Aim of the task =
Locate the line that contains "test_button();" and the line that contains "cad_parts[member].parent = rigid_bodies[body]". Copy both of them exactly, together with every line between them, and no others.

[Start]

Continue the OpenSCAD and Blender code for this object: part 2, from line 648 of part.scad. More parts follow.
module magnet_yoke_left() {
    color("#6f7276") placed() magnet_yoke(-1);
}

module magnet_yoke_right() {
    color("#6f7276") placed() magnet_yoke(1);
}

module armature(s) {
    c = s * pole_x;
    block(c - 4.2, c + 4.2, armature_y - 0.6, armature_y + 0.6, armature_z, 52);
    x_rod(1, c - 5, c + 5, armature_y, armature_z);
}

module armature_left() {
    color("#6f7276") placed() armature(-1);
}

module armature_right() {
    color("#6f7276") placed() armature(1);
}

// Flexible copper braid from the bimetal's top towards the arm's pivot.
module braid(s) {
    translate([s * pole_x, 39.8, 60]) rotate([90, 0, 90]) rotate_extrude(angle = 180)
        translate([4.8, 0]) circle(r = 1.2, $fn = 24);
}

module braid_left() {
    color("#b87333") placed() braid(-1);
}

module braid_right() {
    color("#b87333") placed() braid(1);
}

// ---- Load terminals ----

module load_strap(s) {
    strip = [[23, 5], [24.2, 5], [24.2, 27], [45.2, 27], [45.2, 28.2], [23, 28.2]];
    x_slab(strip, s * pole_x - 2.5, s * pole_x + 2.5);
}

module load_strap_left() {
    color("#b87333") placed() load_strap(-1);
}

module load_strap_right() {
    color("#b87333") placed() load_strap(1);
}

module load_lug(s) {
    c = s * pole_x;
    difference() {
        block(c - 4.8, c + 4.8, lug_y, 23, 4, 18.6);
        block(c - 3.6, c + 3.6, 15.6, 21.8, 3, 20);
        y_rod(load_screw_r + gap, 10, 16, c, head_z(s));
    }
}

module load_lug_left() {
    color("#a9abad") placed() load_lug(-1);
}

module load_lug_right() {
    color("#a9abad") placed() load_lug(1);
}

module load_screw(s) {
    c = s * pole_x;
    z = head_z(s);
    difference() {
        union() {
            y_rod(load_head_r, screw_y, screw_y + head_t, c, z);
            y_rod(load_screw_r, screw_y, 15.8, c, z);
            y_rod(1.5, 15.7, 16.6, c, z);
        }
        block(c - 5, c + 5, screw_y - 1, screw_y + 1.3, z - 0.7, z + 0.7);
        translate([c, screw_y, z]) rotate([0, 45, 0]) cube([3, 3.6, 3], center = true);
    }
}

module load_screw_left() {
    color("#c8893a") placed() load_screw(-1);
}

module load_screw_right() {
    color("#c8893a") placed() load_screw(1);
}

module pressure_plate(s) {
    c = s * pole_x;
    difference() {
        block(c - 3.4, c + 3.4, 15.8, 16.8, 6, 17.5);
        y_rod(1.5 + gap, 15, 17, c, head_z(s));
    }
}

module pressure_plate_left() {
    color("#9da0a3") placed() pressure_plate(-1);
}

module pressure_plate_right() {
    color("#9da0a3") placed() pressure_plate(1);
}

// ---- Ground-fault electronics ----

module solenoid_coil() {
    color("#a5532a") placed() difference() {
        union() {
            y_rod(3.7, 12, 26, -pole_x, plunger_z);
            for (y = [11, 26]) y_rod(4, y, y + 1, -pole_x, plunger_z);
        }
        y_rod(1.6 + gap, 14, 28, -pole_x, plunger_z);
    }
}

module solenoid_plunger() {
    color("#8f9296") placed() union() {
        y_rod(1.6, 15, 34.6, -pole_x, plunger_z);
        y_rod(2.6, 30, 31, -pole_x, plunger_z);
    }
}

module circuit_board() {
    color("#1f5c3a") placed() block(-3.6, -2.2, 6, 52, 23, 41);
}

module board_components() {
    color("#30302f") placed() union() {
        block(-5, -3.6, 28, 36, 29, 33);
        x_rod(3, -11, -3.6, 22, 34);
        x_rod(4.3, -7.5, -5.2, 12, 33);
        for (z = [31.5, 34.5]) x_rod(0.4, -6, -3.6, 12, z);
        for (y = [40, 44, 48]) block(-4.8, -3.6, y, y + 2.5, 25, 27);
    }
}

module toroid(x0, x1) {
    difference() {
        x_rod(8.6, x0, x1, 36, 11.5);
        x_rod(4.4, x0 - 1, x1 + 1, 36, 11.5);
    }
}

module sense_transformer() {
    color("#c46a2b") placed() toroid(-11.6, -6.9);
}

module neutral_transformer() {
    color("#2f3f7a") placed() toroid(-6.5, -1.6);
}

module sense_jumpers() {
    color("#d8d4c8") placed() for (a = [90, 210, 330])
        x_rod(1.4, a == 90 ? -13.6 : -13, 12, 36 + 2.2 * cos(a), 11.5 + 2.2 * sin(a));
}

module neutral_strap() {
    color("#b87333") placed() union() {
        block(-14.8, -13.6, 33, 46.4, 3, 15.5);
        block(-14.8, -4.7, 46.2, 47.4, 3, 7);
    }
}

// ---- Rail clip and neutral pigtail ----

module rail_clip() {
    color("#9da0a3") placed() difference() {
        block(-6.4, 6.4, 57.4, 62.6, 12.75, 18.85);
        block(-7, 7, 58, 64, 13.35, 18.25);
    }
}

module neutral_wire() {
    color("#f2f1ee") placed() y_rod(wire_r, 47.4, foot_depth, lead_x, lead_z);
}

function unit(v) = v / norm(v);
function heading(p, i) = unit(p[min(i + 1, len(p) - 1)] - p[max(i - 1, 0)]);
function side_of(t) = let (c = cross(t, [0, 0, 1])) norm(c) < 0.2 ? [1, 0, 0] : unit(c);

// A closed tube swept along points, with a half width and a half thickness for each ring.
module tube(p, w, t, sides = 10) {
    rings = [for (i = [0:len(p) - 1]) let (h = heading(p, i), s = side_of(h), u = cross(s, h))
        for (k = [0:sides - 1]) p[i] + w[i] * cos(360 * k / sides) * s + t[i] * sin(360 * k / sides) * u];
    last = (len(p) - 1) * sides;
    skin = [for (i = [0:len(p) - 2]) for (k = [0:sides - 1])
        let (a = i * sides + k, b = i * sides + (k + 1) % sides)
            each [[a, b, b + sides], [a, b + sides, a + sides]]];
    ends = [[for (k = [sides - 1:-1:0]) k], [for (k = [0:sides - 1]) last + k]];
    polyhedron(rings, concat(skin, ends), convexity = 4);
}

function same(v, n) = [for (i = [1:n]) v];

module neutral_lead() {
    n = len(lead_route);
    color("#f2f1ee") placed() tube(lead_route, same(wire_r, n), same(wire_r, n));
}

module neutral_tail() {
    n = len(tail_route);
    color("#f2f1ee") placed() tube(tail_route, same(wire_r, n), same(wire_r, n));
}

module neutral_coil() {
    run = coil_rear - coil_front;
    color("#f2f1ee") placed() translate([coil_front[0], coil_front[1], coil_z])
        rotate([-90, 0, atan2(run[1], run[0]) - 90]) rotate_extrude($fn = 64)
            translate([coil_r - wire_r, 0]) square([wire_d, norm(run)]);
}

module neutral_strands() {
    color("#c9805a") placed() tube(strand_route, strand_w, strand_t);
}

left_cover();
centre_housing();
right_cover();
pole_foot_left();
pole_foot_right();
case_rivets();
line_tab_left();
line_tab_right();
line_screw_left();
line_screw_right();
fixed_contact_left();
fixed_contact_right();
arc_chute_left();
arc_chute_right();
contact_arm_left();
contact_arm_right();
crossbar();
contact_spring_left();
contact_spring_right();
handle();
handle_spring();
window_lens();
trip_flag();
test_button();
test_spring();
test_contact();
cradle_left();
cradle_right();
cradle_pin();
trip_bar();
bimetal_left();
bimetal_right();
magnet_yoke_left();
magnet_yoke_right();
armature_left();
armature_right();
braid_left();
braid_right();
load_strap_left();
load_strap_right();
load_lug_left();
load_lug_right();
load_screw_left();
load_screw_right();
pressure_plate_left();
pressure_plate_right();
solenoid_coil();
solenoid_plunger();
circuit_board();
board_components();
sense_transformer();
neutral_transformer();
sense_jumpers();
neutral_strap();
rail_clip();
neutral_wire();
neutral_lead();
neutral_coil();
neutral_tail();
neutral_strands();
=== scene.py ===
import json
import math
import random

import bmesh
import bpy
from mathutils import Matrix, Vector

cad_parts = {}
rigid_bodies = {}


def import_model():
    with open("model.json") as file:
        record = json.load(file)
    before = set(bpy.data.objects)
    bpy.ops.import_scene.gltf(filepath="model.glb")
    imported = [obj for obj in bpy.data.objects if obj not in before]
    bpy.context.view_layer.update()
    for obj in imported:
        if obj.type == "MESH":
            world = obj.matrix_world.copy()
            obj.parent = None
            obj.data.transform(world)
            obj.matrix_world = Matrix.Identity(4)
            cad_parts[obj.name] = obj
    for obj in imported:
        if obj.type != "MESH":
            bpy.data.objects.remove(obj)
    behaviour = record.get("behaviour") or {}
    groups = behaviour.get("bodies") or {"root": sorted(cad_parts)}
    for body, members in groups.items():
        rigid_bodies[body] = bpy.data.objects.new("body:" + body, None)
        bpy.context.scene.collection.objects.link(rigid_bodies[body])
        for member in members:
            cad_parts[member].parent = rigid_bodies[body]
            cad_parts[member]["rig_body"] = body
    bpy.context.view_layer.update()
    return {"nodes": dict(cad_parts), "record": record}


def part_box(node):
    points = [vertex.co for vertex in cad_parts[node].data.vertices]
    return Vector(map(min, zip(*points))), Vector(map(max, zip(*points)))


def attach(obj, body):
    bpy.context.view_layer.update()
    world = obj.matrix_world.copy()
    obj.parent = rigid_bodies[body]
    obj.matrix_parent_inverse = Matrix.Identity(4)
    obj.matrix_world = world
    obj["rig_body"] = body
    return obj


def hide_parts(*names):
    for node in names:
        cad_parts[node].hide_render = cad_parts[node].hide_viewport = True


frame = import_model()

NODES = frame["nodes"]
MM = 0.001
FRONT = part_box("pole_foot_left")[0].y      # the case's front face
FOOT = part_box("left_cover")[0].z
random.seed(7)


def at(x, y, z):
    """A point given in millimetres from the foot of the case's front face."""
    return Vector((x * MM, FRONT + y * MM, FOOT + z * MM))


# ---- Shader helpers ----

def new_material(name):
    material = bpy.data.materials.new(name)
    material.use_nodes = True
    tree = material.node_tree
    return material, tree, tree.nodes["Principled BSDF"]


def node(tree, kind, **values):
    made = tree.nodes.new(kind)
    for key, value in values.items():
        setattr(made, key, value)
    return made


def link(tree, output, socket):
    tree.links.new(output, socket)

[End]
[Start]

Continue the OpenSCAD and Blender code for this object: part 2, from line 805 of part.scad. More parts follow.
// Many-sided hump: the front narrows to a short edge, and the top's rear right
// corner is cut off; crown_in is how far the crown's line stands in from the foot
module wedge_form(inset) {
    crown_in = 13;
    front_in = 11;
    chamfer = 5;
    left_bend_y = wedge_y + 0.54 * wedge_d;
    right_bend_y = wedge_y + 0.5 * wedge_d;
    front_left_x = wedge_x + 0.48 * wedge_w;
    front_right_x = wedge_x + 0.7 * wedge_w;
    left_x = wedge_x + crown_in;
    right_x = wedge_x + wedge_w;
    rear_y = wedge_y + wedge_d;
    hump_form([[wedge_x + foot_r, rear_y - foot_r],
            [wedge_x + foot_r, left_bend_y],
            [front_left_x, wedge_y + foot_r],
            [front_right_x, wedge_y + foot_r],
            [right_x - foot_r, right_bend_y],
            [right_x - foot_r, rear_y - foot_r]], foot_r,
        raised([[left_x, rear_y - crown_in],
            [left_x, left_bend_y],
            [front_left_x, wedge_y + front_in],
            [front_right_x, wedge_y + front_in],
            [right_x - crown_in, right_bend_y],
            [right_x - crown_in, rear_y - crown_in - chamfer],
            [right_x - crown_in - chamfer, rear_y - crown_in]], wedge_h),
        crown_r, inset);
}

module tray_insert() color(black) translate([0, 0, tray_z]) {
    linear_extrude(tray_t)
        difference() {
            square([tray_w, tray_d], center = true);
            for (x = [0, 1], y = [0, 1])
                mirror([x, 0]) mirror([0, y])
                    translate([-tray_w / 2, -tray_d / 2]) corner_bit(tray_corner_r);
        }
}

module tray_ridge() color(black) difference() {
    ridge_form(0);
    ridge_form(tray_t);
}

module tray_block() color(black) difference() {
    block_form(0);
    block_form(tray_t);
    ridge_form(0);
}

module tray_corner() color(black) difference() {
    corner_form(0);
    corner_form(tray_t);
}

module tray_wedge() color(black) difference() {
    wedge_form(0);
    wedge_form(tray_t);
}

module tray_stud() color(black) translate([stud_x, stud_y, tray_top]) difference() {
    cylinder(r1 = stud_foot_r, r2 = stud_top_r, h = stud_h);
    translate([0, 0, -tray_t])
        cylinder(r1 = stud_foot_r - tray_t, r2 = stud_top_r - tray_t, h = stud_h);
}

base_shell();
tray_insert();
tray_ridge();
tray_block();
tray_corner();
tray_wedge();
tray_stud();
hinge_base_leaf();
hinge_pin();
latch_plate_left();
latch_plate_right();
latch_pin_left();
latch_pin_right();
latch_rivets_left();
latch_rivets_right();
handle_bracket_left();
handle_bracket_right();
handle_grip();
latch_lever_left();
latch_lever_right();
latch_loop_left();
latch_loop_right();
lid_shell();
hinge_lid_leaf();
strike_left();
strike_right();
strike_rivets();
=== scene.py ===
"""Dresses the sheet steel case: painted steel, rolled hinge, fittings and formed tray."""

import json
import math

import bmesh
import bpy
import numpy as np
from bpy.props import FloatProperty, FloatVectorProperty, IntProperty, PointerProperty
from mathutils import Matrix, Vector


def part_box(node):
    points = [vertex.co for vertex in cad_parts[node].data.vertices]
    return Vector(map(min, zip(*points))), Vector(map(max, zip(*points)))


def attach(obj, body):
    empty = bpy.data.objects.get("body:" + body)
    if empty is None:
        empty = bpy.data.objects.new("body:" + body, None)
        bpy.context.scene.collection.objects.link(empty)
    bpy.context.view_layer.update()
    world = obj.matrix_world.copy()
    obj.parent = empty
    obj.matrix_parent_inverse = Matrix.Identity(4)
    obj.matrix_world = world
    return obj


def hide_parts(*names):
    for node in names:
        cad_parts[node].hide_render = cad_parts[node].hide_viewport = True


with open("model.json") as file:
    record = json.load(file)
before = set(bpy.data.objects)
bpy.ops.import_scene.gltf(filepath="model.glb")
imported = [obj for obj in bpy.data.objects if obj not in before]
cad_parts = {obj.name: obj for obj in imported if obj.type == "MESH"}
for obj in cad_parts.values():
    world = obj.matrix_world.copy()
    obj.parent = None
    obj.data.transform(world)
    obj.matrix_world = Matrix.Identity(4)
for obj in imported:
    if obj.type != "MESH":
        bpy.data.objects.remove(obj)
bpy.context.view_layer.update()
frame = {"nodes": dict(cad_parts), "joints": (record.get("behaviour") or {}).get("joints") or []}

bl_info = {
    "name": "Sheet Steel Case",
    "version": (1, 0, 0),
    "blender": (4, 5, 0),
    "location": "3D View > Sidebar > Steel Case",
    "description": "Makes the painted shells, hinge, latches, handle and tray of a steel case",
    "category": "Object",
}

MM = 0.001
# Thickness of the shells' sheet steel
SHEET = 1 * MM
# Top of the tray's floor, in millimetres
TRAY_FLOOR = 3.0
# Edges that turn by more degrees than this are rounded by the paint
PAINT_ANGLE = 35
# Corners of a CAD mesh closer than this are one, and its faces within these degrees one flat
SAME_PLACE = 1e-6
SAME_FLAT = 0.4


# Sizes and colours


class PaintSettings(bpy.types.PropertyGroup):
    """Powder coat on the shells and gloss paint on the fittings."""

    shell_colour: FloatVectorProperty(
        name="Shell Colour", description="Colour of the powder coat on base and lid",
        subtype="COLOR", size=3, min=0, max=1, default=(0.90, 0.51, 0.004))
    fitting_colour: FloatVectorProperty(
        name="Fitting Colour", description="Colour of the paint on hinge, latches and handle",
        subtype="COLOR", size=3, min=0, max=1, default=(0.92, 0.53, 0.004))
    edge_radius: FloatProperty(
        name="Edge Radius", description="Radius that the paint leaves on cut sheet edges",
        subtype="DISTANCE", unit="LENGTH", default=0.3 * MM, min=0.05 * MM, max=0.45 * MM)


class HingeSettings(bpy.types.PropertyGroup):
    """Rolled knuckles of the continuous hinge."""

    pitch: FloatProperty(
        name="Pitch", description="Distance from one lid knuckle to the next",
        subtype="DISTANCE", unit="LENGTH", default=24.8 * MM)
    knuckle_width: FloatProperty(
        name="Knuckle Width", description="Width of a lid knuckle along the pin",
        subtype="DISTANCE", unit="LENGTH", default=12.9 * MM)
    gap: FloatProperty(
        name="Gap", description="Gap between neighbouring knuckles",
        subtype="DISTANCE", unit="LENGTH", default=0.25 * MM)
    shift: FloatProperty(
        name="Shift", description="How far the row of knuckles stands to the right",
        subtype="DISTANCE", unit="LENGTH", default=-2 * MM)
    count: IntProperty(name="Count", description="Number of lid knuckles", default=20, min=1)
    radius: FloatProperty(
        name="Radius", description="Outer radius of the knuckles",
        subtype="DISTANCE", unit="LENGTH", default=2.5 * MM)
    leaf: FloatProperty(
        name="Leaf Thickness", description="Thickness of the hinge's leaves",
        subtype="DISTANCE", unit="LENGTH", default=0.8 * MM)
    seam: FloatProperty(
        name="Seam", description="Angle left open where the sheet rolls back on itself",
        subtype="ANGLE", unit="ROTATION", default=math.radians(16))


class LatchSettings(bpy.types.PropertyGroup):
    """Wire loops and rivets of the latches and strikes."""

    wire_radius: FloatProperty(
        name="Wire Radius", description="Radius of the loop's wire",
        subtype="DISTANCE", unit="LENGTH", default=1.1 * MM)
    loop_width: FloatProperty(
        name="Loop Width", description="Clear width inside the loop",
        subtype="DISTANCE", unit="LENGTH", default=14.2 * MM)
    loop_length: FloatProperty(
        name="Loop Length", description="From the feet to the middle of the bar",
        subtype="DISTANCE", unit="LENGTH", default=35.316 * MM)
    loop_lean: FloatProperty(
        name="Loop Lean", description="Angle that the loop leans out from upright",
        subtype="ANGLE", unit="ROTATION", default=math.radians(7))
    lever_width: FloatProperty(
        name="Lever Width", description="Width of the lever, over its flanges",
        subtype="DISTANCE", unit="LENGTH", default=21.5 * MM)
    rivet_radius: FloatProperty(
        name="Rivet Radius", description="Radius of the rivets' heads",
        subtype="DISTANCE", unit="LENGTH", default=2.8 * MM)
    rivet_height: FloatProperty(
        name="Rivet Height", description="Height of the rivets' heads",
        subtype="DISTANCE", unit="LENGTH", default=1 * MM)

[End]

Output for this exercise =
test_button();
test_spring();
test_contact();
cradle_left();
cradle_right();
cradle_pin();
trip_bar();
bimetal_left();
bimetal_right();
magnet_yoke_left();
magnet_yoke_right();
armature_left();
armature_right();
braid_left();
braid_right();
load_strap_left();
load_strap_right();
load_lug_left();
load_lug_right();
load_screw_left();
load_screw_right();
pressure_plate_left();
pressure_plate_right();
solenoid_coil();
solenoid_plunger();
circuit_board();
board_components();
sense_transformer();
neutral_transformer();
sense_jumpers();
neutral_strap();
rail_clip();
neutral_wire();
neutral_lead();
neutral_coil();
neutral_tail();
neutral_strands();
=== scene.py ===
import json
import math
import random

import bmesh
import bpy
from mathutils import Matrix, Vector

cad_parts = {}
rigid_bodies = {}


def import_model():
    with open("model.json") as file:
        record = json.load(file)
    before = set(bpy.data.objects)
    bpy.ops.import_scene.gltf(filepath="model.glb")
    imported = [obj for obj in bpy.data.objects if obj not in before]
    bpy.context.view_layer.update()
    for obj in imported:
        if obj.type == "MESH":
            world = obj.matrix_world.copy()
            obj.parent = None
            obj.data.transform(world)
            obj.matrix_world = Matrix.Identity(4)
            cad_parts[obj.name] = obj
    for obj in imported:
        if obj.type != "MESH":
            bpy.data.objects.remove(obj)
    behaviour = record.get("behaviour") or {}
    groups = behaviour.get("bodies") or {"root": sorted(cad_parts)}
    for body, members in groups.items():
        rigid_bodies[body] = bpy.data.objects.new("body:" + body, None)
        bpy.context.scene.collection.objects.link(rigid_bodies[body])
        for member in members:
            cad_parts[member].parent = rigid_bodies[body]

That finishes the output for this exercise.